Here’s what one candidate did with a power summary that described market-leading achievements (including a 70% rise in revenue over 2 years, a totally restructured team and profitable turnaround effort, plus a total obliteration of the competition):

“Dedicated and hard working professional with over 12 years of experience in the food service sales and marketing industry, Successful experience in strategic planning, analysis of results, and international media relations.”

Ouch! If you haven’t read lists of overused words for resumes, it might be time to do so.

Words like “hard-working” or “successful experience” are both no-brainers and not be taken seriously by employers… plus they’re a dead giveaway that the writer doesn't know what he is doing.

Phrases such as "over 12 years" are also grammatical errors (and specifying years of experience won't distinguish you from candidates with the same tenure).

3 – You could repeat yourself…

And put words like “created,” “spearheaded,” and “developed” in the document so many times that they’ll lose their meaning.

Hopefully, you’ll refrain from describing all your achievements as “successful” and reference a thesaurus to avoid using the same word 4 times in 1 sentence (as recently spotted in a copied document).

Here’s where training in power verbs can really save the day.

Not convinced? Most professional writers count word occurrences (yes, really) and tend to scan documents for their favorite words, just to ensure that employers remain fully engaged in your resume.

4 - Your changes can mess up the formatting.

Professional resume writers are masters of presentation and formatting, to the point that they’ll incorporate tricks and nuances into a resume that escape your untrained eye.

In fact, just moving a sentence or two will often throw an entire page into disarray, because you’ll be challenged by figuring out how to change point sizes for spacer lines and adjust headings.

You might also feel the need to shrink the font below 11 points. This should only be done for certain sans serif fonts, and then reviewed on different monitors to verify that the over-40 crowd of employers can read your document.

5 - Your writing might take up valuable space.

Professional resume writers specialize in something your English teacher never approved of: sentence fragments. They also reduce sentence volume by using implied first-person writing style and ruthless editing, both of which help avoid that shrinking font problem.
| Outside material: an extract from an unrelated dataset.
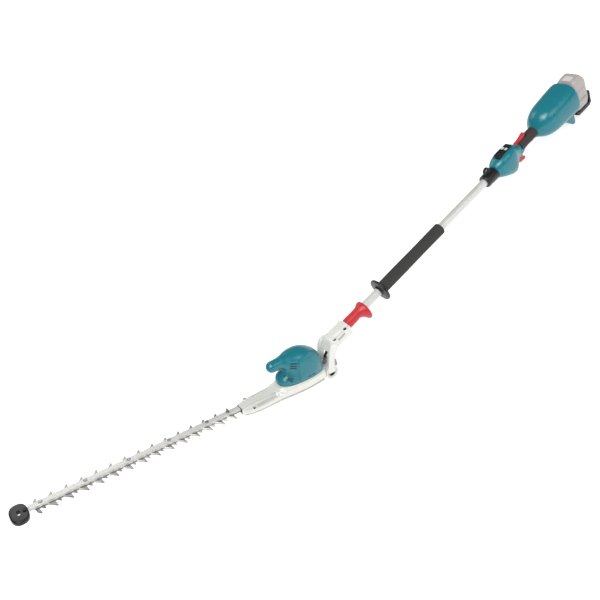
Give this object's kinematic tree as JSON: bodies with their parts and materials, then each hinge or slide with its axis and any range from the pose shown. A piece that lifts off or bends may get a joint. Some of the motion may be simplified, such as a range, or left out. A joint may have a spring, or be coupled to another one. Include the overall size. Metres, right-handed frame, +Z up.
{
  "type": "pole hedge trimmer",
  "caption": "Battery pole hedge trimmer: tilting head with twin reciprocating blades, release sleeve, foam grip, trigger handle and lift-off battery.",
  "frame": {"origin": "middle of the bounding box, on the ground the tool lies on", "axes": "+X from the battery end towards the blade's tip, +Y to the tool's left, +Z up"},
  "size_m": [2.0182, 0.108, 0.4272],
  "materials": {
    "teal_abs": "satin moulded plastic",
    "black_nylon": "satin moulded nylon",
    "grip_rubber": "soft overmould",
    "foam": "matte foam",
    "red_nylon": "satin moulded nylon",
    "cast_aluminium": "fine cast, painted silver",
    "pole_aluminium": "drawn tube, satin",
    "blade_steel": "ground steel",
    "dark_steel": "black zinc",
    "gear_steel": "machined",
    "battery_grey": "fine texture",
    "button_grey": "satin",
    "lens": "gloss",
    "copper": "wound copper, stood in for by metal",
    "board": "coated board",
    "cable": "sheathed lead"
  },
  "bodies": {
    "tool": {"pole_tube": "pole_aluminium", "foam_grip": "foam", "grip_guard": "black_nylon", "power_cable": "cable", "strap_collar": "black_nylon", "housing_left": "teal_abs", "housing_right": "teal_abs", "handle_rubber": "grip_rubber", "control_panel": "black_nylon", "indicator_lens": "lens", "main_switch": "black_nylon", "controller_board": "board", "battery_cradle": "black_nylon", "battery_terminal": "black_nylon", "spring_collar": "dark_steel", "sleeve_spring": "gear_steel", "arm_bracket": "cast_aluminium", "clamp_cap": "cast_aluminium", "pivot_bolt": "dark_steel", "pivot_nut": "dark_steel", "clamp_bolt_1": "dark_steel", "clamp_bolt_2": "dark_steel", "clamp_bolt_3": "dark_steel", "clamp_bolt_4": "dark_steel"},
    "sleeve": {"release_sleeve": "red_nylon", "lock_plate": "dark_steel"},
    "head": {"gear_case": "cast_aluminium", "gear_case_cover": "cast_aluminium", "head_cover": "teal_abs", "index_sector": "dark_steel", "motor_stator": "copper", "motor_end_plate": "black_nylon", "lower_bearing": "gear_steel", "upper_bearing": "gear_steel", "guide_bar": "pole_aluminium", "tip_guard": "black_nylon", "tip_guard_screw": "dark_steel", "blade_screw_1": "gear_steel", "blade_screw_2": "gear_steel", "blade_screw_3": "gear_steel", "blade_screw_4": "gear_steel", "blade_screw_5": "gear_steel", "blade_screw_6": "gear_steel"},
    "rotor": {"motor_rotor": "gear_steel", "cooling_fan": "black_nylon", "drive_pinion": "gear_steel"},
    "crank": {"crank_gear": "gear_steel"},
    "upper_shear": {"upper_blade": "blade_steel"},
    "lower_shear": {"lower_blade": "blade_steel"},
    "trigger_lever": {"trigger": "red_nylon"},
    "safety_lever": {"lock_off_lever": "red_nylon"},
    "power_key": {"power_button": "button_grey"},
    "mode_key": {"mode_button": "button_grey"},
    "battery": {"battery_case": "battery_grey"},
    "battery_key": {"battery_button": "button_grey"}
  },
  "joints": [
    {"name": "head_tilt", "type": "hinge", "parent": "tool", "child": "head", "pos_m": [0.22188, 0, 0.021], "axis": [0, -1, 0], "range_deg": [-97, 18]},
    {"name": "sleeve_slide", "type": "slide", "parent": "tool", "child": "sleeve", "axis": [-1, 0, 0], "range_m": [0, 0.01], "stiffness_N_per_m": 600, "springref_m": -0.012, "deforming": ["sleeve_spring"]},
    {"name": "crank_spin", "type": "hinge", "parent": "head", "child": "crank", "pos_m": [0.33753, 0, 0.07993], "axis": [-0.454, 0, 0.891], "continuous": true},
    {"name": "motor_spin", "type": "hinge", "parent": "head", "child": "rotor", "pos_m": [0.30652, 0, 0.06413], "axis": [-0.454, 0, 0.891], "continuous": true},
    {"name": "upper_blade_slide", "type": "slide", "parent": "head", "child": "upper_shear", "axis": [0.891, 0, 0.454], "range_m": [-0.009, 0.009]},
    {"name": "lower_blade_slide", "type": "slide", "parent": "head", "child": "lower_shear", "axis": [0.891, 0, 0.454], "range_m": [-0.009, 0.009]},
    {"name": "trigger_squeeze", "type": "hinge", "parent": "tool", "child": "trigger_lever", "pos_m": [-0.66812, 0, 0.066], "axis": [0, 1, 0], "range_deg": [0, 12], "stiffness_Nm_per_rad": 0.5, "springref_deg": -11.46},
    {"name": "lock_off_press", "type": "hinge", "parent": "tool", "child": "safety_lever", "pos_m": [-0.68412, 0, 0.102], "axis": [0, -1, 0], "range_deg": [0, 7], "stiffness_Nm_per_rad": 0.8, "springref_deg": -11.46},
    {"name": "power_press", "type": "slide", "parent": "tool", "child": "power_key", "axis": [0, 0, -1], "range_m": [0, 0.001], "stiffness_N_per_m": 800, "springref_m": -0.001},
    {"name": "mode_press", "type": "slide", "parent": "tool", "child": "mode_key", "axis": [0, 0, -1], "range_m": [0, 0.001], "stiffness_N_per_m": 800, "springref_m": -0.001},
    {"name": "battery_lift", "type": "slide", "parent": "tool", "child": "battery", "axis": [0, 0, 1], "range_m": [0, 0.1]},
    {"name": "battery_press", "type": "slide", "parent": "battery", "child": "battery_key", "axis": [0, 0, -1], "range_m": [0, 0.003], "stiffness_N_per_m": 500, "springref_m": -0.003}
  ],
  "couplings": [
    {"joint": "motor_spin", "follows": "crank_spin", "ratio": -4.1111},
    {"joint": "lower_blade_slide", "follows": "upper_blade_slide", "ratio": -1}
  ]
}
By following the rules of journalism (where the first 5-10 words are critical, and 25-word sentences are the holy grail), professional writers can also cut to the chase.

Without practice in tight writing, your sentences can end up as long as the one recently found in a copied resume: 79 words!

6 - There won’t be any way to update your “work” professionally.

Your personal work style and energy will rarely (if ever) show up in someone else’s document. So, you’re already operating at a severe brand disadvantage before even trying to have someone update the resume for you.

Think about it: you started with someone else’s strategy, brand message, tone, and presentation, and tried to use the same verbiage to hammer over the original text.

Now, it really doesn’t represent you, and this will make it difficult for a professional resume writer to make sense of it without starting fresh (which would have been the best idea at the outset!).

In summary, you CAN try to adopt a professionally written resume as your own, but the pitfalls that can trip you up along the way might harm your job search results. You’re better off pulling in some formatting styles that appeal to you, and writing about your own career history—from scratch.